EXERCISE REQUIREMENTS:
Find "Describe how this" in the material below, then copy that line and every subsequent line to the end, exactly.

ENTRIES PROVIDED:
Begin
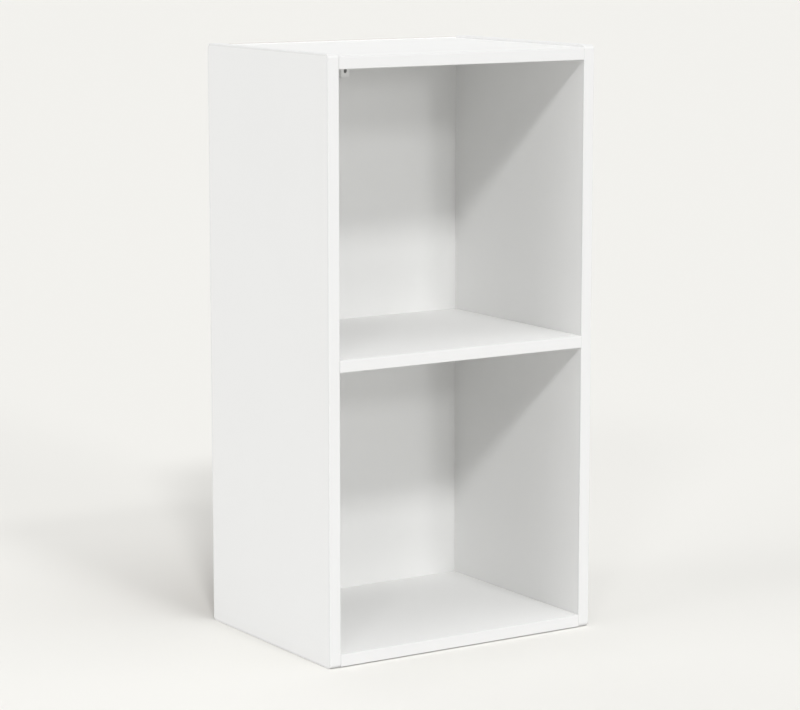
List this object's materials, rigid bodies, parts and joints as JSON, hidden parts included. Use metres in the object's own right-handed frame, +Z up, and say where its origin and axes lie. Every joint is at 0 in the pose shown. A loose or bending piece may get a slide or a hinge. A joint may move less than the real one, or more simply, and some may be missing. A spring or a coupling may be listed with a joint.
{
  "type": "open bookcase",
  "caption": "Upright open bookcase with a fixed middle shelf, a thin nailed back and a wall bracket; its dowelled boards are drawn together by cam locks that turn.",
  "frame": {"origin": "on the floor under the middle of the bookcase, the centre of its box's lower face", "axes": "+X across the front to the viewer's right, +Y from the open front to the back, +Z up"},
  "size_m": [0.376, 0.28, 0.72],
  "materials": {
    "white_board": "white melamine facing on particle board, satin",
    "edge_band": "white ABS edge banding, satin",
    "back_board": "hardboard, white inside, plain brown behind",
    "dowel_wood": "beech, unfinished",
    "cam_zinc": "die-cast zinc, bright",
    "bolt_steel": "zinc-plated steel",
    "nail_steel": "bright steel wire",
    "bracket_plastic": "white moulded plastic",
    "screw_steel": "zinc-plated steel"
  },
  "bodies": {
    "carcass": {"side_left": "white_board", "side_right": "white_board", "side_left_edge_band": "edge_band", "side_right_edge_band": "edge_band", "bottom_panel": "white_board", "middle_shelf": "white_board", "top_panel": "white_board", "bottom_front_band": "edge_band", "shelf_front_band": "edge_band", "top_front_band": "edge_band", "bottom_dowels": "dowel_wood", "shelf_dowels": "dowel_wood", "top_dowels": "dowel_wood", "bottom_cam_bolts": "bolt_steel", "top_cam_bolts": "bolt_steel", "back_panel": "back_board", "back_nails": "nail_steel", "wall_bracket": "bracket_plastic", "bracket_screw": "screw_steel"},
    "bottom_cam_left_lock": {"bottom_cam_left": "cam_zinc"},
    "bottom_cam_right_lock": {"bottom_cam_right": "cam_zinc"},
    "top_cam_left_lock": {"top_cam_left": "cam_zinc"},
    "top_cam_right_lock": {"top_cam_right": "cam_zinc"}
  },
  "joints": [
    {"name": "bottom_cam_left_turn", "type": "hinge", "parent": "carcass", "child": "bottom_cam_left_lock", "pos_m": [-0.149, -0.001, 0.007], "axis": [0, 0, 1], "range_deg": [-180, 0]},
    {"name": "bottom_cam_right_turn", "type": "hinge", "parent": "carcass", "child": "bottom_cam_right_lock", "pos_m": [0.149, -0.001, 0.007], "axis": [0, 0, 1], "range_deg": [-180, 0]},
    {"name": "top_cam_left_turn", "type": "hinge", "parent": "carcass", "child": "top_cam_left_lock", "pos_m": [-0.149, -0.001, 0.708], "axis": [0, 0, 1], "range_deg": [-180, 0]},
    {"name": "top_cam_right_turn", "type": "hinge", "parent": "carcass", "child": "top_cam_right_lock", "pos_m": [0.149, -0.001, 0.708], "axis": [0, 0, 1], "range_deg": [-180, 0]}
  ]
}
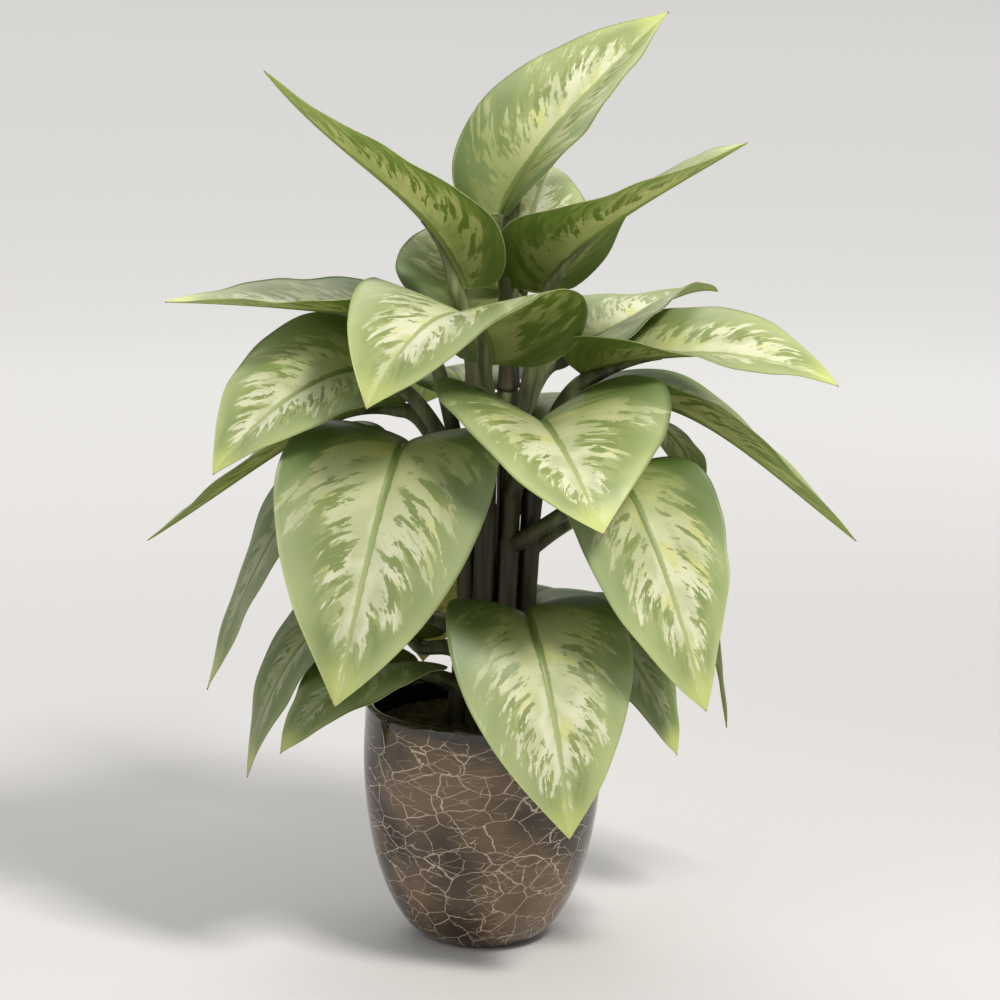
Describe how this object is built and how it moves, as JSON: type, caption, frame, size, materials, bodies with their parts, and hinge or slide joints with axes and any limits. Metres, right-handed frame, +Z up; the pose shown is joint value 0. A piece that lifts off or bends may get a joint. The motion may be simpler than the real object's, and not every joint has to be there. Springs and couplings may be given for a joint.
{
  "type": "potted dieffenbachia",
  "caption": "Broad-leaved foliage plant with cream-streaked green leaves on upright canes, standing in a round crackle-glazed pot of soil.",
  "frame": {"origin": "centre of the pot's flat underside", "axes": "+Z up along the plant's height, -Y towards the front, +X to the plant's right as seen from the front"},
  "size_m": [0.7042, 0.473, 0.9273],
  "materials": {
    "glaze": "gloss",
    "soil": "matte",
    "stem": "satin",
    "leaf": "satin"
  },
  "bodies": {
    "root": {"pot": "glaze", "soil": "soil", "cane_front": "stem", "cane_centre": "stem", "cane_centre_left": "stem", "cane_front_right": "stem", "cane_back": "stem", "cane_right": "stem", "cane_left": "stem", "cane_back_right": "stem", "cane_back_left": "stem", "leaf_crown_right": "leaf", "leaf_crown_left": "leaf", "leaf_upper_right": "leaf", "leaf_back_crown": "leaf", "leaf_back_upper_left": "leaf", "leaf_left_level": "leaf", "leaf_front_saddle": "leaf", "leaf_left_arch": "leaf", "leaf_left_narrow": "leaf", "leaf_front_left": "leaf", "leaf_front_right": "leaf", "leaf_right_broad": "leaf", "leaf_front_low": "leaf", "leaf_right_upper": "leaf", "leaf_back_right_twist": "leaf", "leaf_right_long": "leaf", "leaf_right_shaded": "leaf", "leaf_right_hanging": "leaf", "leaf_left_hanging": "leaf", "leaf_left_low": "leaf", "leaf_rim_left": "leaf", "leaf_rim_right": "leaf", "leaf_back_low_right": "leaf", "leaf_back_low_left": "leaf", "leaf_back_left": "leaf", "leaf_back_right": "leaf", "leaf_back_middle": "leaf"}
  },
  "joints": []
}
End
THE COMPLETED TASK:
Describe how this object is built and how it moves, as JSON: type, caption, frame, size, materials, bodies with their parts, and hinge or slide joints with axes and any limits. Metres, right-handed frame, +Z up; the pose shown is joint value 0. A piece that lifts off or bends may get a joint. The motion may be simpler than the real object's, and not every joint has to be there. Springs and couplings may be given for a joint.
{
  "type": "potted dieffenbachia",
  "caption": "Broad-leaved foliage plant with cream-streaked green leaves on upright canes, standing in a round crackle-glazed pot of soil.",
  "frame": {"origin": "centre of the pot's flat underside", "axes": "+Z up along the plant's height, -Y towards the front, +X to the plant's right as seen from the front"},
  "size_m": [0.7042, 0.473, 0.9273],
  "materials": {
    "glaze": "gloss",
    "soil": "matte",
    "stem": "satin",
    "leaf": "satin"
  },
  "bodies": {
    "root": {"pot": "glaze", "soil": "soil", "cane_front": "stem", "cane_centre": "stem", "cane_centre_left": "stem", "cane_front_right": "stem", "cane_back": "stem", "cane_right": "stem", "cane_left": "stem", "cane_back_right": "stem", "cane_back_left": "stem", "leaf_crown_right": "leaf", "leaf_crown_left": "leaf", "leaf_upper_right": "leaf", "leaf_back_crown": "leaf", "leaf_back_upper_left": "leaf", "leaf_left_level": "leaf", "leaf_front_saddle": "leaf", "leaf_left_arch": "leaf", "leaf_left_narrow": "leaf", "leaf_front_left": "leaf", "leaf_front_right": "leaf", "leaf_right_broad": "leaf", "leaf_front_low": "leaf", "leaf_right_upper": "leaf", "leaf_back_right_twist": "leaf", "leaf_right_long": "leaf", "leaf_right_shaded": "leaf", "leaf_right_hanging": "leaf", "leaf_left_hanging": "leaf", "leaf_left_low": "leaf", "leaf_rim_left": "leaf", "leaf_rim_right": "leaf", "leaf_back_low_right": "leaf", "leaf_back_low_left": "leaf", "leaf_back_left": "leaf", "leaf_back_right": "leaf", "leaf_back_middle": "leaf"}
  },
  "joints": []
}